At Christmas, both men present their Tiffany gifts. When Ethan realizes the mix-up, he says nothing, because his girlfriend Vanessa likes the earrings. Gary, amnesiac from the accident, supposes he must have bought the ring, so he proposes to Rachel. Although she was unsure about the idea upon finding the box days ago, she says yes.

Next day, Ethan tries to meet Gary to retrieve the ring so he can propose to Vanessa. He waits with Rachel, who's wearing it, but Gary stays late at work. Ethan and Rachel end up spending the whole evening together, but he leaves abruptly.

The day after, Gary refuses to return the ring when Ethan confronts him. When Rachel goes to Tiffany's to get advice on how to clean her ring, the saleswoman says she made the sale and describes the man and daughter who bought it. Rachel recognizes Ethan from the description and understands what must have happened.

Confronted by Rachel, Gary admits he suspected the ring wasn’t his, but realized he wanted to marry her, so he went through with the proposal—and he still wants to marry her. Rachel meets Ethan at her bakery and tells him Gary will return the ring.

On New Year's Eve, one of Gary's friends reveals that when Rachel met Gary, he was on his way to a hook-up. She breaks up with him. Ethan and Vanessa simultaneously arrive. Vanessa is upset to learn that Ethan has been lying to her. During their argument, they realize they have different plans for the future, and also decide to break up.

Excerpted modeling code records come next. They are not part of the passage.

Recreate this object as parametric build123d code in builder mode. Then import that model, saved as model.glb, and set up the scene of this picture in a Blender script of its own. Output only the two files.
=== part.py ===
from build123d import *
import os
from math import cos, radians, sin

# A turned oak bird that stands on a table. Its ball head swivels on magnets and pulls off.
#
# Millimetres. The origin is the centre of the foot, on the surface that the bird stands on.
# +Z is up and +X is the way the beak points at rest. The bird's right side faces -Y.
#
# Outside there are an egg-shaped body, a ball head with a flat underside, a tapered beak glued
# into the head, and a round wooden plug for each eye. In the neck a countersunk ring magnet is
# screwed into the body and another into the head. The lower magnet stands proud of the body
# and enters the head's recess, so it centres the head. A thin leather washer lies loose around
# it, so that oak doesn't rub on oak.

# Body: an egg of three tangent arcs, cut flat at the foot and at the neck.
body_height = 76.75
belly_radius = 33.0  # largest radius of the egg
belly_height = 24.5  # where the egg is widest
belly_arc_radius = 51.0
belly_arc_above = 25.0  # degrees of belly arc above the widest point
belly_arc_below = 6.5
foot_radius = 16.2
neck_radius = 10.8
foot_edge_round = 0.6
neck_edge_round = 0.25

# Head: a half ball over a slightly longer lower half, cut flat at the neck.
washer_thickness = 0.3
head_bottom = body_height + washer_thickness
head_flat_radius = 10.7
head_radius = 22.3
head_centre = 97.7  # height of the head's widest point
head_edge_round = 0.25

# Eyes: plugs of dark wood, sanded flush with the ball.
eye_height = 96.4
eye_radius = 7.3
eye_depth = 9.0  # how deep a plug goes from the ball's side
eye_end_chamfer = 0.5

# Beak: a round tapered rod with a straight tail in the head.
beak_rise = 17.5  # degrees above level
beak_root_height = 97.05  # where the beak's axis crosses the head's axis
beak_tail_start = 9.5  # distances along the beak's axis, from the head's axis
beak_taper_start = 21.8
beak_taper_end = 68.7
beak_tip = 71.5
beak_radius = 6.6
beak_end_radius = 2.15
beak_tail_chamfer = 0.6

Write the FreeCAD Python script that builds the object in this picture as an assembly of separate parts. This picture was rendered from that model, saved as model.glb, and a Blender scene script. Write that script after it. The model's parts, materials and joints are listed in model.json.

Daisy orchestrates a romantic way for Ethan and Rachel to meet by the East River, where they kiss, starting a relationship. A year later at Christmas Eve, Ethan proposes to her with the ring she accidentally received a year earlier.

==Cast==
- Zoey Deutch as Rachel Meyer
- Kendrick Sampson as Ethan Greene
- Ray Nicholson as Gary Wilson
- Shay Mitchell as Vanessa
- Leah Jeffries as Daisy Greene, Ethan's daughter
- Jojo T. Gibbs as Terri Blake
- Javicia Leslie as Sophia
- Chido Nwokocha as Brian Harrison
- Rose Abdoo as Tiffany Saleswoman
- Michael Roark as David

==Production==
On October 30, 2021, it was reported that Zoey Deutch would star in and be an executive producer on Something from Tiffany's, based on the novel of the same name by Melissa Hill. The film would be produced by Reese Witherspoon and Lauren Neustadter for Hello Sunshine, as a co-production with Amazon Studios. It would be Hello Sunshine's first film, and was adapted for the screen by Tamara Chestna.

In December 2021, it was reported that Kendrick Sampson, Ray Nicholson, Shay Mitchell, and Leah Jeffries had joined the cast. In February 2022, it was reported that Jojo T. Gibbs, Javicia Leslie, Chido Nwokocha, Stephanie Shepherd, and Michael Roark had been added to the cast.

Filming commenced in New York City in December 2021.

==Release and reception==
The film was released on Prime Video on December 9, 2022.

 On Metacritic, the film has a weighted average score of 46 out of 100, based on 10 critics, indicating "mixed or average reviews".